Low-Rank Softmax Can Have Unargmaxable Classes in Theory but Rarely in Practice
Andreas Grivas | Nikolay Bogoychev | Adam Lopez
Proceedings of the 60th Annual Meeting of the Association for Computational Linguistics (Volume 1: Long Papers)

Classifiers in natural language processing (NLP) often have a large number of output classes. For example, neural language models (LMs) and machine translation (MT) models both predict tokens from a vocabulary of thousands. The Softmax output layer of these models typically receives as input a dense feature representation, which has much lower dimensionality than the output. In theory, the result is some words may be impossible to be predicted via argmax, irrespective of input features, and empirically, there is evidence this happens in small language models (Demeter et al., 2020). In this paper we ask whether it can happen in practical large language models and translation models. To do so, we develop algorithms to detect such unargmaxable tokens in public models. We find that 13 out of 150 models do indeed have such tokens; however, they are very infrequent and unlikely to impact model quality. We release our algorithms and code to the public.


Not a cute stroke: Analysis of Rule- and Neural Network-based Information Extraction Systems for Brain Radiology Reports
Andreas Grivas | Beatrice Alex | Claire Grover | Richard Tobin | William Whiteley
Proceedings of the 11th International Workshop on Health Text Mining and Information Analysis

We present an in-depth comparison of three clinical information extraction (IE) systems designed to perform entity recognition and negation detection on brain imaging reports: EdIE-R, a bespoke rule-based system, and two neural network models, EdIE-BiLSTM and EdIE-BERT, both multi-task learning models with a BiLSTM and BERT encoder respectively. We compare our models both on an in-sample and an out-of-sample dataset containing mentions of stroke findings and draw on our error analysis to suggest improvements for effective annotation when building clinical NLP models for a new domain. Our analysis finds that our rule-based system outperforms the neural models on both datasets and seems to generalise to the out-of-sample dataset. On the other hand, the neural models do not generalise negation to the out-of-sample dataset, despite metrics on the in-sample dataset suggesting otherwise.

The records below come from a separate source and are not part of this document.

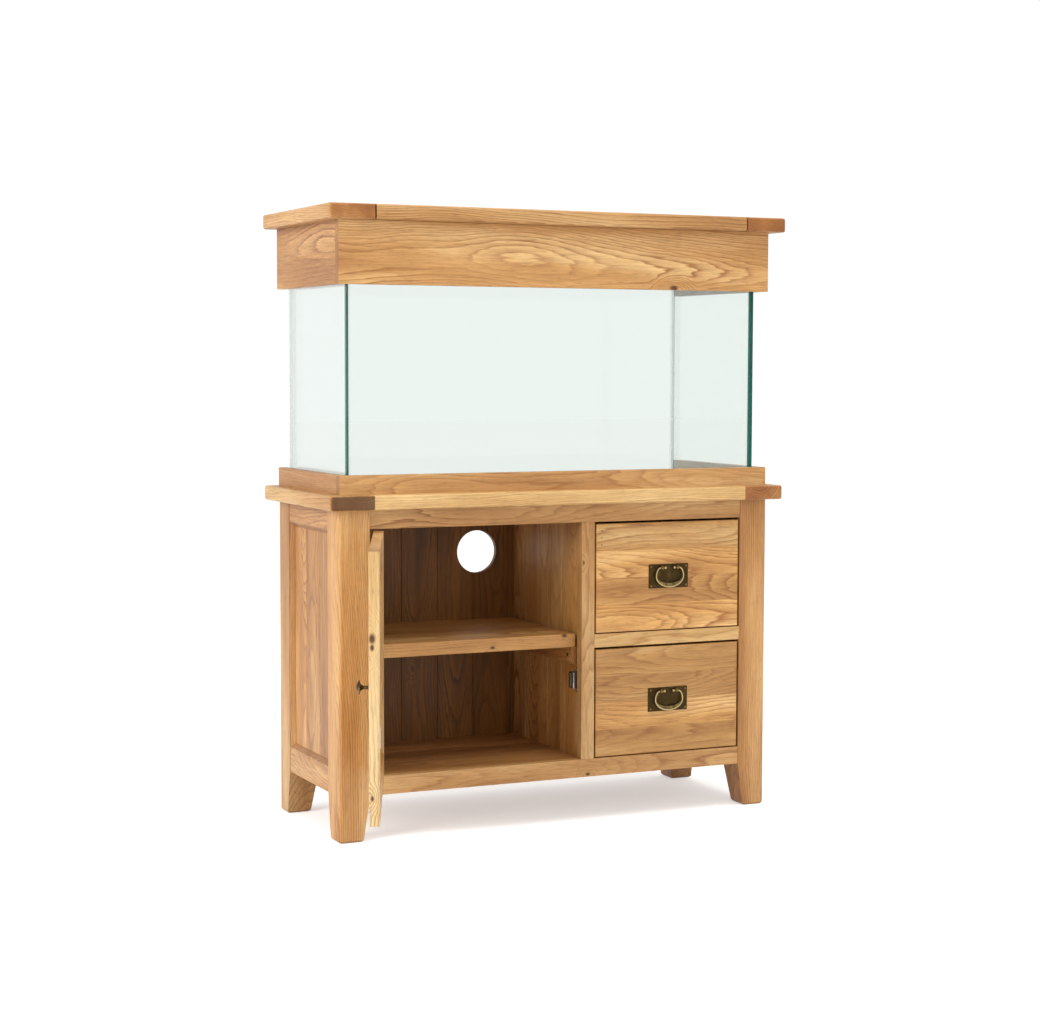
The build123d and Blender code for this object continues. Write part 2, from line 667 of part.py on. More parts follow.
def drawer(name, opening_low, opening_high):
    """Front, box and pull of one drawer."""
    z = (opening_low + drawer_bottom_gap, opening_high - drawer_top_gap)
    with BuildPart() as builder:
        slab((front_left_x, front_right_x), (frame_y, box_front_y), z)
        fillet(edges_where(builder, lambda c: close(c.Y, frame_y)), drawer_edge)
    ship(builder, f"drawer_{name}_front")
    box_low = opening_low + runner_rise + runner_play
    box_z = (box_low, opening_high - drawer_headroom)
    box_back_y = boards_front_y - drawer_back_gap
    floor_z = box_low + drawer_floor_rise
    with BuildPart() as builder:
        for x in ((box_left_x, box_left_x + drawer_wall), (box_right_x - drawer_wall, box_right_x)):
            slab(x, (box_front_y, box_back_y), box_z)
        slab((box_left_x + drawer_wall, box_right_x - drawer_wall),
             (box_back_y - drawer_wall, box_back_y), box_z)
        slab((box_left_x + drawer_wall, box_right_x - drawer_wall),
             (box_front_y, box_back_y - drawer_wall), (floor_z, floor_z + drawer_floor_thick))
    ship(builder, f"drawer_{name}_box")
    plate_z = (z[0] + z[1]) / 2
    pivot_z = plate_z + pull_rise
    with BuildPart() as builder:
        slab((pull_x - plate_width / 2, pull_x + plate_width / 2), (frame_y - plate_thick, frame_y),
             (plate_z - plate_height / 2, plate_z + plate_height / 2))
        chamfer(edges_where(builder, lambda c: close(c.Y, frame_y - plate_thick)), 0.7)
        face = Plane(origin=(pull_x, frame_y - plate_thick, plate_z), x_dir=(1, 0, 0), z_dir=(0, -1, 0))
        with BuildSketch(face):
            with GridLocations(plate_width - 2 * nail_inset, plate_height - 2 * nail_inset, 2, 2):
                Circle(nail_r)
        extrude(amount=0.9)
        with BuildSketch(face):
            with Locations((-pull_spacing / 2, pull_rise), (pull_spacing / 2, pull_rise)):
                Circle(pull_stem_r)
        extrude(amount=pull_stand - plate_thick - (pull_eye_r + bail_r) / 2)
        for side in (-1, 1):
            eye_x = pull_x + side * pull_spacing / 2
            with BuildSketch(Plane(origin=(eye_x - pull_eye_width / 2, pivot_y, pivot_z),
                                   x_dir=(0, 1, 0), z_dir=(1, 0, 0))):
                Circle(pull_eye_r)
                Circle(bail_r + bail_play, mode=Mode.SUBTRACT)
            extrude(amount=pull_eye_width)
            fillet(builder.edges().filter_by(GeomType.CIRCLE).filter_by(
                lambda edge: close(edge.radius, pull_eye_r) and abs(edge.center().X - eye_x)
                < pull_eye_width), 1.2)
    ship(builder, f"drawer_{name}_pull_plate")
    bail(f"bail_{name}", pivot_z)


def drawer_runners():
    """Runners and guides for both drawers, on the divider and between the right posts."""
    y = (frame_back_y, boards_front_y)
    with BuildPart() as builder:
        for opening_low in (bottom_rail_z, drawer_rail_top_z):
            top = opening_low + runner_rise
            low = max(top - runner_height, bottom_rail_z)
            slab((divider_right_x, box_left_x + runner_lap), y, (low, top))
            slab((divider_right_x, box_left_x - guide_play), y, (low, top + guide_rise))
            slab((box_right_x - runner_lap, post_in_right), y, (low, top))
            slab((box_right_x + guide_play, post_in_right), y, (low, top + guide_rise))
    ship(builder, "drawer_runners")


# ---- Cabinet top and hood top --------------------------------------------------------
def end_board(label, x, y, z, side):
    """A cross board closing the end of a top, rounded at its outer corners and edges."""
    outer_x = x[0] if side < 0 else x[1]
    inner_x = x[1] if side < 0 else x[0]
    with BuildPart() as builder:
        slab(x, y, z)
        fillet(builder.edges().filter_by(Axis.Z).filter_by(lambda edge: close(edge.center().X, outer_x)),
               top_corner)
        fillet(edges_where(builder, lambda c: (close(c.Z, z[0]) or close(c.Z, z[1]))
                           and not close(c.X, inner_x)), top_edge)
    ship(builder, label)


def plank_run(x, y, z, count, round_front, round_back):
    """Planks side by side from front to back, with the outer edges rounded."""
    boards(Plane(origin=(x[1], y[0], z[1]), x_dir=(0, 1, 0), z_dir=(-1, 0, 0)),
           even_joints(y[1] - y[0], count), z[1] - z[0], x[1] - x[0])
    return [value for value, wanted in ((y[0], round_front), (y[1], round_back)) if wanted]


def round_planks(builder, edge_values, z):
    fillet(edges_where(builder, lambda c: any(close(c.Y, value) for value in edge_values)
                       and (close(c.Z, z[0]) or close(c.Z, z[1]))), top_edge)


def cabinet_top():
    y = (front_y - top_front_overhang, front_y - top_front_overhang + top_depth)
    z = (top_under_z, cabinet_height)
    outer = (mid_x - top_width / 2, mid_x + top_width / 2)
    inner = (outer[0] + top_end_board, outer[1] - top_end_board)
    with BuildPart() as builder:
        rounded = plank_run(inner, y, z, top_planks, True, True)
        round_planks(builder, rounded, z)
    ship(builder, "cabinet_top_planks")
    end_board("cabinet_top_end_left", (outer[0], inner[0]), y, z, -1)
    end_board("cabinet_top_end_right", (inner[1], outer[1]), y, z, 1)


hood_top_y = (front_y - hood_top_overhang, front_y - hood_top_overhang + hood_top_depth)
hood_top_x = (mid_x - top_width / 2, mid_x + top_width / 2)
lid_x = (hood_top_x[0] + hood_end_board, hood_top_x[1] - hood_end_board)
flap_x = (lid_x[0] + flap_side_gap, lid_x[1] - flap_side_gap)


def hood_top():
    z = (hood_top_z, lid_top_z)
    end_board("hood_end_left", (hood_top_x[0], lid_x[0]), hood_top_y, z, -1)
    end_board("hood_end_right", (lid_x[1], hood_top_x[1]), hood_top_y, z, 1)
    with BuildPart() as builder:
        rear_y = (flap_hinge_y + flap_seam / 2, hood_top_y[1])
        rounded = plank_run(lid_x, rear_y, z, 1, False, True)
        round_planks(builder, rounded, z)
    ship(builder, "hood_rear_plank")
    with BuildPart() as builder:
        flap_z = (hood_top_z + flap_seat, lid_top_z)
        flap_y = (hood_top_y[0], flap_hinge_y - flap_seam / 2)
        rounded = plank_run(flap_x, flap_y, flap_z, 3, True, False)
        round_planks(builder, rounded, flap_z)
    ship(builder, "flap_planks")


def flap_hinges():
    """Both flap hinges: leaves on the rear plank with their pins, and leaves on the flap."""
    spans = knuckle_spans(flap_hinge_length, 5, knuckle_gap)
    low = -flap_knuckle_r
    fixed = [Plane(origin=(mid_x + side * flap_hinge_from_middle, flap_hinge_y, flap_hinge_z),
                   x_dir=(0, 0, 1), z_dir=(1, 0, 0)) for side in (-1, 1)]
    moving = [Plane(origin=plane.origin, x_dir=(0, 0, 1), z_dir=(-1, 0, 0)) for plane in fixed]
    rear_planes, flap_planes = (fixed, moving) if fixed[0].y_dir.Y > 0 else (moving, fixed)
    with BuildPart() as builder:
        for plane in rear_planes:
            hinge_half(plane, low, low + leaf_thick, flap_leaf_width, spans[::2],
                       flap_knuckle_r, None, flap_hinge_length)
            with BuildSketch(plane.offset(-flap_hinge_length / 2)):
                Circle(hinge_pin_r)
            extrude(amount=flap_hinge_length)
    ship(builder, "flap_hinge_rear_leaves")
    with BuildPart() as builder:
        for plane in flap_planes:
            hinge_half(plane, low, low + leaf_thick, flap_leaf_width, spans[1::2],
                       flap_knuckle_r, hinge_pin_r + hinge_pin_play, flap_hinge_length)
    ship(builder, "flap_hinge_flap_leaves")


# ---- Tank, its trim and the hood's skirt ---------------------------------------------
tank_x = (mid_x - tank_width / 2, mid_x + tank_width / 2)
tank_y = (front_y + tank_front, front_y + tank_front + tank_depth)
pane_z = (glass_z + glass_thick, glass_top_z)
inner_tank_x = (tank_x[0] + glass_thick, tank_x[1] - glass_thick)
inner_tank_y = (tank_y[0] + glass_thick, tank_y[1] - glass_thick)


def tank():
    with BuildPart() as builder:
        slab((tank_x[0] + mat_inset, tank_x[1] - mat_inset),
             (tank_y[0] + mat_inset, tank_y[1] - mat_inset), (cabinet_height, glass_z))
    ship(builder, "tank_mat")
    panes = {
        "glass_bottom": [(tank_x, tank_y, (glass_z, pane_z[0]))],
        "glass_front": [(tank_x, (tank_y[0], inner_tank_y[0]), pane_z)],
        "glass_back": [(tank_x, (inner_tank_y[1], tank_y[1]), pane_z)],
        "glass_left": [((tank_x[0], inner_tank_x[0]), inner_tank_y, pane_z)],
        "glass_right": [((inner_tank_x[1], tank_x[1]), inner_tank_y, pane_z)],
    }
    for label, spans in panes.items():
        with BuildPart() as builder:
            for x, y, z in spans:
                slab(x, y, z)
        ship(builder, label)
    with BuildPart() as builder:
        for x, sx in zip(inner_tank_x, (1, -1)):
            for y, sy in zip(inner_tank_y, (1, -1)):
                outline([(x, y), (x + sx * silicone, y), (x, y + sy * silicone)],
                        Plane.XY.offset(pane_z[0]), pane_z[1] - pane_z[0] - 2)
        for y, sy in zip(inner_tank_y, (1, -1)):
            outline([(y, pane_z[0]), (y + sy * silicone, pane_z[0]), (y, pane_z[0] + silicone)],
                    Plane(origin=(inner_tank_x[0], 0, 0), x_dir=(0, 1, 0), z_dir=(1, 0, 0)),
                    inner_tank_x[1] - inner_tank_x[0])
        for x, sx in zip(inner_tank_x, (1, -1)):
            outline([(x, pane_z[0]), (x + sx * silicone, pane_z[0]), (x, pane_z[0] + silicone)],
                    Plane(origin=(0, inner_tank_y[1], 0), x_dir=(1, 0, 0), z_dir=(0, -1, 0)),
                    inner_tank_y[1] - inner_tank_y[0])
    ship(builder, "silicone_seams")


def tank_trim():
    """Low oak kerb round the front and ends of the tank."""
    x = (mid_x - trim_width / 2, mid_x + trim_width / 2)
    y = (front_y + trim_front, front_y + trim_front + trim_thick)
    back_end = front_y + trim_front + trim_depth
    z = (cabinet_height, cabinet_height + trim_height)
    with BuildPart() as builder:
        slab(x, y, z)
        fillet(edges_where(builder, lambda c: close(c.Z, z[1])), trim_edge)
    ship(builder, "tank_trim_front")
    with BuildPart() as builder:
        for span in ((x[0], x[0] + trim_thick), (x[1] - trim_thick, x[1])):
            slab(span, (y[1], back_end), z)
        fillet(edges_where(builder, lambda c: close(c.Z, z[1]) and not close(c.Y, y[1])), trim_edge)
    ship(builder, "tank_trim_sides")


def hood_skirt_boards():
    x = (mid_x - hood_width / 2, mid_x + hood_width / 2)
    y = (front_y + hood_front, front_y + hood_front + hood_board)
    back_end = front_y + hood_front + hood_depth
    z = (skirt_z, hood_top_z)
    inner = (x[0] + hood_board, x[1] - hood_board)
    with BuildPart() as builder:
        slab(x, y, z)
        fillet(edges_where(builder, lambda c: close(c.Z, z[0])), 1.0)
    ship(builder, "hood_front")
    for label, span in (("hood_side_left", (x[0], inner[0])), ("hood_side_right", (inner[1], x[1]))):
        with BuildPart() as builder:
            slab(span, (y[1], back_end), z)
            fillet(edges_where(builder, lambda c: close(c.Z, z[0]) and not close(c.Y, y[1])), 1.0)
        ship(builder, label)
    with BuildPart() as builder:
        rail_z = (hood_top_z - hood_back_rail_height, hood_top_z)
        batten_z = (glass_top_z + seat_gap, glass_top_z + seat_gap + batten_height)
        slab(inner, (back_end - hood_board, back_end), rail_z)
        for span in ((inner[0], inner[0] + batten_width), (inner[1] - batten_width, inner[1])):
            slab(span, (y[1], back_end - hood_board), batten_z)
    ship(builder, "hood_inner_rails")


# ---- Make every piece ----------------------------------------------------------------
post("post_front_left", -1, -1)
post("post_front_right", 1, -1)
post("post_back_left", -1, 1)
post("post_back_right", 1, 1)
side_frame("side_rails_left", -1)
side_frame("side_rails_right", 1)
side_boards("side_boards_left", -1)
side_boards("side_boards_right", 1)
panel_beads()
front_frame()
back()
inside()
catch()
door_hinges()
door()
door_fittings()
drawer_runners()
drawer("upper", drawer_rail_top_z, top_rail_z)
drawer("lower", bottom_rail_z, drawer_rail_z)
cabinet_top()
hood_top()
flap_hinges()
tank()
tank_trim()
hood_skirt_boards()
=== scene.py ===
"""Oak aquarium on a cabinet stand: finishes, small fittings, studio and camera."""

import logging
import math
from dataclasses import dataclass
from enum import Enum
from typing import Optional, Sequence

import bmesh
import bpy
from mathutils import Matrix, Vector


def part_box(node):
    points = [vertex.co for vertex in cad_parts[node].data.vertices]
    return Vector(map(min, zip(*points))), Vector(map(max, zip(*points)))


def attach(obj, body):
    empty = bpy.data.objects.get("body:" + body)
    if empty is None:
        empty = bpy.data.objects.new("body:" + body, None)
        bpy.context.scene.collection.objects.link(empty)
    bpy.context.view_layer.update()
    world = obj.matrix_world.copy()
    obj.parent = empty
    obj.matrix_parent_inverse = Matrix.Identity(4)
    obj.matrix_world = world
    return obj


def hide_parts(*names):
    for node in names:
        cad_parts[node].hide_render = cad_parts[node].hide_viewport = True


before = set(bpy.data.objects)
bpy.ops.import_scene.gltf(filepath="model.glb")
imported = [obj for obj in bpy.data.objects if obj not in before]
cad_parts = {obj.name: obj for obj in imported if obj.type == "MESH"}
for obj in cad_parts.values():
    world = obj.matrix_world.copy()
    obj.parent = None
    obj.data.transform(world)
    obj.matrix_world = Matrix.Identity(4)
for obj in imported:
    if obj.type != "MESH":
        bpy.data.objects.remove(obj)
LOG = logging.getLogger("aquarium")
MM = 0.001
Socket = bpy.types.NodeSocket
WHITE = (1.0, 1.0, 1.0, 1.0)
SMOOTH_BELOW = math.radians(35)


class Axis(Enum):
    """A direction of the object, as its index in x, y, z."""

    ACROSS = 0
    FORE_AND_AFT = 1
    UPRIGHT = 2


class Tone(Enum):
    """Light, middle and dark wood colours of one kind of oak board, as sRGB hex."""

    PALE = ("EBCD98", "D6B076", "AE7F47")
    AMBER = ("E2B87C", "CA9858", "96602E")
    HONEY = ("DBB47C", "C3935A", "935F2E")
    WARM = ("D0A26A", "B48149", "825027")
    BROWN = ("D29A60", "B07C46", "784C28")
    # Own deep brown of the inner back boards, darkened further with painted shade of the closed cupboard.
    DEEP = ("8E5C1A", "72450A", "442A04")


class Cells(Enum):
    """Noises in the wood, as cells per metre across, through and along a board."""

    BENDS = (2.5, 2.5, 2.1)  # the pith wanders over 400 mm
    JAGS = (130.0, 130.0, 12.0)  # ragged edges of a ring, 8 mm by 80 mm
    PATCHES = (8.0, 8.0, 2.5)  # rings fade and return over 125 mm by 400 mm
    CLOUDS = (16.0, 16.0, 1.6)  # heart wood, 60 mm by 600 mm
    FIBRES = (360.0, 360.0, 16.0)  # 3 mm by 60 mm, as real ones are too fine to show
    PORES = (700.0, 700.0, 45.0)  # 1.4 mm by 22 mm, coarser than real for the same reason


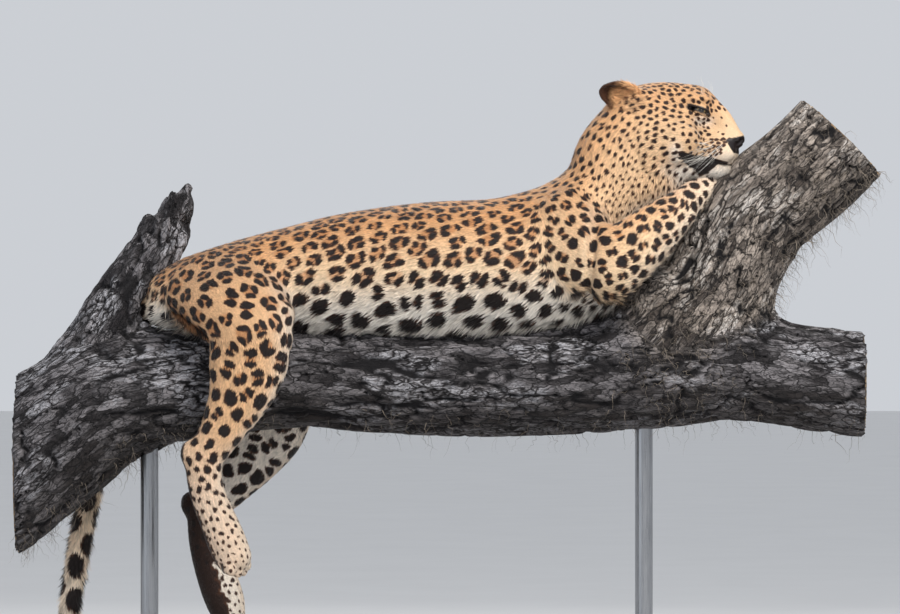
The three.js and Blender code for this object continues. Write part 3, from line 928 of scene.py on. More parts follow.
# %% [markdown]
# ## Where everything is
# Hair, spots and colours all depend on the place on the body. Each point of the skin therefore learns which
# part it belongs to, how far along that part it is, which way its hair lies, and how deep its colour is.

# %% Parts and the lie of the hair
PARTS = {"torso": (torso, -1), "neck": (neck, -1), "tail": (tail, 1)}
for side, leg in legs.items():
    for part in LEG_PARTS:
        PARTS[f"{part}_{side}"] = (leg[part], 1)
HEAD, EARS = len(PARTS), len(PARTS) + 1
PART_NAMES = [*PARTS, "head", "ears"]
TORSO, NECK, TAIL = 0, 1, 2
NOSE_TIP = mm(128, 0, -14)
FAR = 0.3
FLANK_DROOP = np.array([0, 0, -0.45])


def unit(vectors):
    return vectors / np.maximum(np.linalg.norm(vectors, axis=1, keepdims=True), 1e-9)


def along_skin(vectors, normals):
    """Vectors laid flat along the skin and made one long."""
    return unit(vectors - normals * (vectors * normals).sum(1, keepdims=True))


def is_named(part, *words):
    """Which points are on a part whose name holds one of the words."""
    return np.array([any(word in name for word in words) for name in PART_NAMES])[part]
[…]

What do character-level models learn about morphology? The case of dependency parsing
Clara Vania | Andreas Grivas | Adam Lopez
Proceedings of the 2018 Conference on Empirical Methods in Natural Language Processing

When parsing morphologically-rich languages with neural models, it is beneficial to model input at the character level, and it has been claimed that this is because character-level models learn morphology. We test these claims by comparing character-level models to an oracle with access to explicit morphological analysis on twelve languages with varying morphological typologies. Our results highlight many strengths of character-level models, but also show that they are poor at disambiguating some words, particularly in the face of case syncretism. We then demonstrate that explicitly modeling morphological case improves our best model, showing that character-level models can benefit from targeted forms of explicit morphological modeling.